Inside doorknobs are old-time crystal. The colors — of countertops in the shaker-style kitchen, of walls, the whole ambiance — appear dipped in pigmented palates from the sea. The dining area will be wallpapered with magnolias.
Bailey insists the ceilings be shiplap, not drywall sheetrock. “It’s not a beach house. It’s more coastal, more nautical,” she says. “It’s a coastal cottage.”
And it has hidden treasure.
Tucked behind a plywood wall, Bailey found a painting, about 3 feet by 4 feet, of a tree and waterfront, the artistic work of Lew Hardee Jr.
“We cut it out and saved it,” Bailey says. “It literally once was the wall.”
Also found in the walls were a faded Wilmington newspaper from 1939 and paper seafood transport permits Bailey saved them to showcase in the house.

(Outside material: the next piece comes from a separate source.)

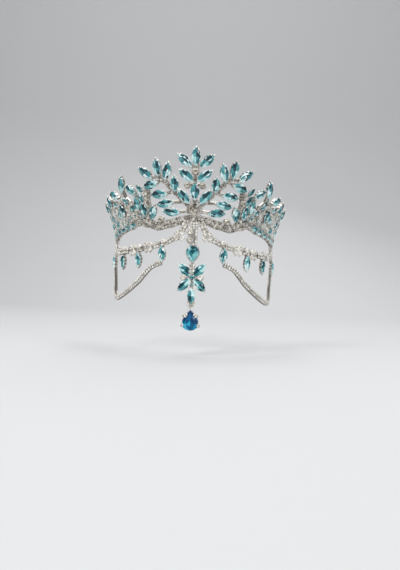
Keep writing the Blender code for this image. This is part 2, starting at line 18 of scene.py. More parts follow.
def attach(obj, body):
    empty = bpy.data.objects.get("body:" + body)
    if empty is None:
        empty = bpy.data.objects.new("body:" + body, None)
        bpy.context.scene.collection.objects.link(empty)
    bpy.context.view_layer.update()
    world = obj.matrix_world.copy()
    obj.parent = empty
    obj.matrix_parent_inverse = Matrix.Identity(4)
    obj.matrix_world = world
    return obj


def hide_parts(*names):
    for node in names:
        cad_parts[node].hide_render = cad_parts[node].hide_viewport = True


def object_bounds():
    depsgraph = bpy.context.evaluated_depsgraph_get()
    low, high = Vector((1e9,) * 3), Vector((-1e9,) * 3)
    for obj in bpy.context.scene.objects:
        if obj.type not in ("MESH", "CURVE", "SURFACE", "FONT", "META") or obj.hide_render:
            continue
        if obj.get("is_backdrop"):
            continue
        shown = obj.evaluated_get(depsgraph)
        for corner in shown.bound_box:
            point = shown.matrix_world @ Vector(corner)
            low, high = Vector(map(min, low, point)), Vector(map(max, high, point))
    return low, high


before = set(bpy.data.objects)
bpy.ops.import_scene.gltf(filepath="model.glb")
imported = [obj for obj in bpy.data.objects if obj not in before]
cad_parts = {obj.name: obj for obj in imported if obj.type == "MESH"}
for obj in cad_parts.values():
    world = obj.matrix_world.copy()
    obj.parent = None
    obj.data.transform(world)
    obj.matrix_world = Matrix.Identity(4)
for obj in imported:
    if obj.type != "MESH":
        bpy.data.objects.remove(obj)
cad_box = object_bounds()
MM = 0.001

# %% [markdown]
# ## The camera
#
# A photograph fixes its camera: how far it stood, how high and how much it leaned. This one
# stood 60 cm away, a little below the band, and leaned two degrees. A lens of 38 mm on a
# 36 mm sensor gives the same spread of view. The camera is turned about its own line of
# sight, which is what the second angle does once the first has stood it up.

# %% The camera
camera = bpy.data.objects.new("camera", bpy.data.cameras.new("camera"))
camera.data.lens = 38.1
camera.data.sensor_width = 36
camera.location = (7.3 * MM, -600 * MM, -47 * MM)
camera.rotation_euler = (math.radians(90), math.radians(-2.2), 0)
bpy.context.scene.collection.objects.link(camera)
bpy.context.scene.camera = camera
print("camera", round(camera.data.lens, 1), "mm lens at", [round(c, 3) for c in camera.location])

# %% [markdown]
# ## Building a finish
#
# A finish is a small net of nodes. Three helpers build such nets: one makes the material,
# one sets a node's values, and one makes a ramp of colours from its stops.


# %% Helpers for the finishes
def new_finish(name):
    """A new material with its nodes, its links and its main shader."""
    material = bpy.data.materials.new(name)
    material.use_nodes = True
    nodes = material.node_tree.nodes
    return material, nodes, material.node_tree.links, nodes["Principled BSDF"]


def with_values(node, values):
    """A node whose sockets are set by name or number."""
    for socket, value in values.items():
        node.inputs[socket].default_value = value
    return node


def colour_ramp(nodes, stops):
    """A ramp of colours through (place, colour) stops."""
    ramp = nodes.new("ShaderNodeValToRGB")
    elements = ramp.color_ramp.elements
    for element, (place, colour) in zip(elements, (stops[0], stops[-1])):
        element.position, element.color = place, (*colour, 1)
    for place, colour in stops[1:-1]:
        elements.new(place).color = (*colour, 1)
    return ramp

# %% [markdown]
# ## The studio
#
# Jewellery shows what is around it, so a studio for it is a pale room with a few large soft
# lights. A sweep is one sheet that runs forward as the floor and curves up behind, so no
# line crosses the picture. It is built as a profile pulled sideways, two points a row.


# %% The sweep
def pale_paper():
    """Matt card with a faint mottle, so that the floor isn't one flat number."""
    paper, nodes, links, shader = new_finish("pale_paper")
    with_values(shader, {"Roughness": 0.85})
    mottle = with_values(nodes.new("ShaderNodeTexNoise"), {"Scale": 3.0})
    ramp = colour_ramp(nodes, [(0.0, (0.52, 0.52, 0.53)), (1.0, (0.57, 0.57, 0.57))])
    links.new(mottle.outputs["Fac"], ramp.inputs["Fac"])
    links.new(ramp.outputs["Color"], shader.inputs["Base Color"])
    return paper


def sweep(floor_height, back, bend, width):
    """A floor that curves up into a backdrop."""
    profile = [(-12.0, floor_height), (-2.2, floor_height)]
    for step in range(13):
        turn = math.radians(90 * step / 12)
        profile.append((back - bend + bend * math.sin(turn), floor_height + bend - bend * math.cos(turn)))
    profile.append((back, 2.6))
    points = [(side * width / 2, y, z) for y, z in profile for side in (-1, 1)]
    faces = [(i, i + 1, i + 3, i + 2) for i in range(0, len(points) - 2, 2)]
    mesh = bpy.data.meshes.new("sweep")
    mesh.from_pydata(points, [], faces)
    mesh.shade_smooth()
    mesh.materials.append(pale_paper())
    sheet = bpy.data.objects.new("sweep", mesh)
    bpy.context.scene.collection.objects.link(sheet)
    return sheet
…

In the side yard, an oak tree estimated at 400-plus years old towers above the roof and stretches its long, crooked arms forever in each direction, like a protective hug for its 92-year-old friend.
This latest chapter of renovations is producing 2,900 square feet of history, with four bedrooms and three baths.
Bailey keeps in touch with Sweetheart’s relatives in Florida. She wants them to visit.
“They are very eager,” she says. “I want to have the family come here.”
They’ll see a new sign, naming the house Southport Sweetheart. And they’ll see new paint on the front door, honoring history. It’s pinkish-orange, the color of shrimp.